__Supplied records__
-- BEGIN --
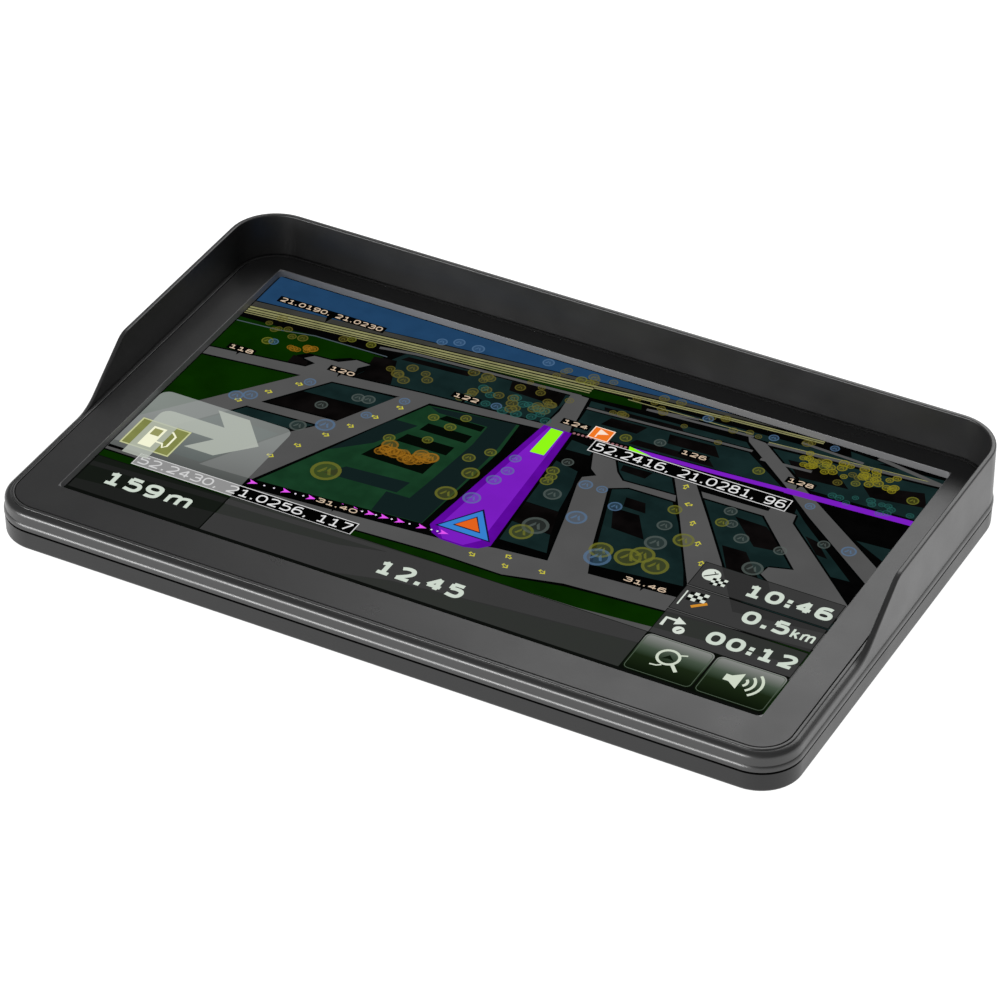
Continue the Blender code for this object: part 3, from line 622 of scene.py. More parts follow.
-- END --
-- BEGIN --
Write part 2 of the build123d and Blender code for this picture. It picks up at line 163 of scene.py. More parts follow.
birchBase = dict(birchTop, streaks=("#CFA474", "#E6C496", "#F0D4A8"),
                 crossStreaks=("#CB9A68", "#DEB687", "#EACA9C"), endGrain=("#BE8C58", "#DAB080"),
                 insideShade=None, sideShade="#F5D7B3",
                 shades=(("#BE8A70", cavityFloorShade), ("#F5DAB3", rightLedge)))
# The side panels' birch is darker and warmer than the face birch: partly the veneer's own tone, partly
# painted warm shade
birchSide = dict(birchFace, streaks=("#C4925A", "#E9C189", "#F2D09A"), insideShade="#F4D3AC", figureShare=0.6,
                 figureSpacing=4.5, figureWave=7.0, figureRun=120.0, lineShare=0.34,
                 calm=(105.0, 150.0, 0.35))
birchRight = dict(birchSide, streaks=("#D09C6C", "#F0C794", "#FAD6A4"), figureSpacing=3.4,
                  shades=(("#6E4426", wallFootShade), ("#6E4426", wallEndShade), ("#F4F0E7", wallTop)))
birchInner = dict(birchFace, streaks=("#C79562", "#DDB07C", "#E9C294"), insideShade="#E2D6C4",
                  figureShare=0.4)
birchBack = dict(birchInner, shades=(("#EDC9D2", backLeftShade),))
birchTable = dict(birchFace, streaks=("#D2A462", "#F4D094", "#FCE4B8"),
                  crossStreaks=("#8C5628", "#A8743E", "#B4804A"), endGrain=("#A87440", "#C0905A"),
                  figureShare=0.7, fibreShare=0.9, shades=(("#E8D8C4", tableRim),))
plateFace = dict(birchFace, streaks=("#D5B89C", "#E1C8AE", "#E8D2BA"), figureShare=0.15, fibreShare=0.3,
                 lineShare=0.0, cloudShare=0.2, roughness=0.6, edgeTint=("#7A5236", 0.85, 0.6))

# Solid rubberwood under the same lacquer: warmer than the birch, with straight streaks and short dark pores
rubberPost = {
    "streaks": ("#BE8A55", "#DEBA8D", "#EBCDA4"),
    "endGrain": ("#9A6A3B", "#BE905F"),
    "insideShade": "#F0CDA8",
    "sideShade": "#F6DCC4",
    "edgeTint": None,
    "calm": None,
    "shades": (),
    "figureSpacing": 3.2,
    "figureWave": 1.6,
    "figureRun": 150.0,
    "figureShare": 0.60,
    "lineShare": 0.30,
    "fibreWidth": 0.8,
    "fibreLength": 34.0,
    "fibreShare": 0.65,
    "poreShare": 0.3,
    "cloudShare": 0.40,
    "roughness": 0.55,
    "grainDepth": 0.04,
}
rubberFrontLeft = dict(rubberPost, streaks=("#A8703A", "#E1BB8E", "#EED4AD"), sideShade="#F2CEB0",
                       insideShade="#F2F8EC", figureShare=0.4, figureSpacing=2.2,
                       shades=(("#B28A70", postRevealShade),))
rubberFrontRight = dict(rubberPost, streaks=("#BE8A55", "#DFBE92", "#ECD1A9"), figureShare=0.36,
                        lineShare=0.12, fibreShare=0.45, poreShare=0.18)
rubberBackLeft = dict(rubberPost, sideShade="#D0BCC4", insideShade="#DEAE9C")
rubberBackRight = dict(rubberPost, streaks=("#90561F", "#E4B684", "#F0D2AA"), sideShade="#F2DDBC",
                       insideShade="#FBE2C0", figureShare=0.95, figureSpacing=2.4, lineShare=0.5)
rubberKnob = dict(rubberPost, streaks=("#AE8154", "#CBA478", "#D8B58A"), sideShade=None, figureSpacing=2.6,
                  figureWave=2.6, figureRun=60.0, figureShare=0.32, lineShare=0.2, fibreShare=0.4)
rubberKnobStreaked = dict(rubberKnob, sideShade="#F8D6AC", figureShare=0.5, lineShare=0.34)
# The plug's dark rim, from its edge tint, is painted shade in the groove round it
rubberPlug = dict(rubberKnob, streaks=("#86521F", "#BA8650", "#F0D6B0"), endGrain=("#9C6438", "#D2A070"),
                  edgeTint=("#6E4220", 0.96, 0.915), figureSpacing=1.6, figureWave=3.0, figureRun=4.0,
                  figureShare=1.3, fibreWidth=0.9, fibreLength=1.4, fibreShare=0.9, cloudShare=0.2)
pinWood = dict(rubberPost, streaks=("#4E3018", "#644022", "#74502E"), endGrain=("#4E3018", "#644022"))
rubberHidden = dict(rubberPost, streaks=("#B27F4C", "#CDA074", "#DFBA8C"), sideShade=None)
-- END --
__Work required__
The answer is the number of lines in the preceding material that hold "scene"; write that number and nothing else.

__Output for this exercise__
2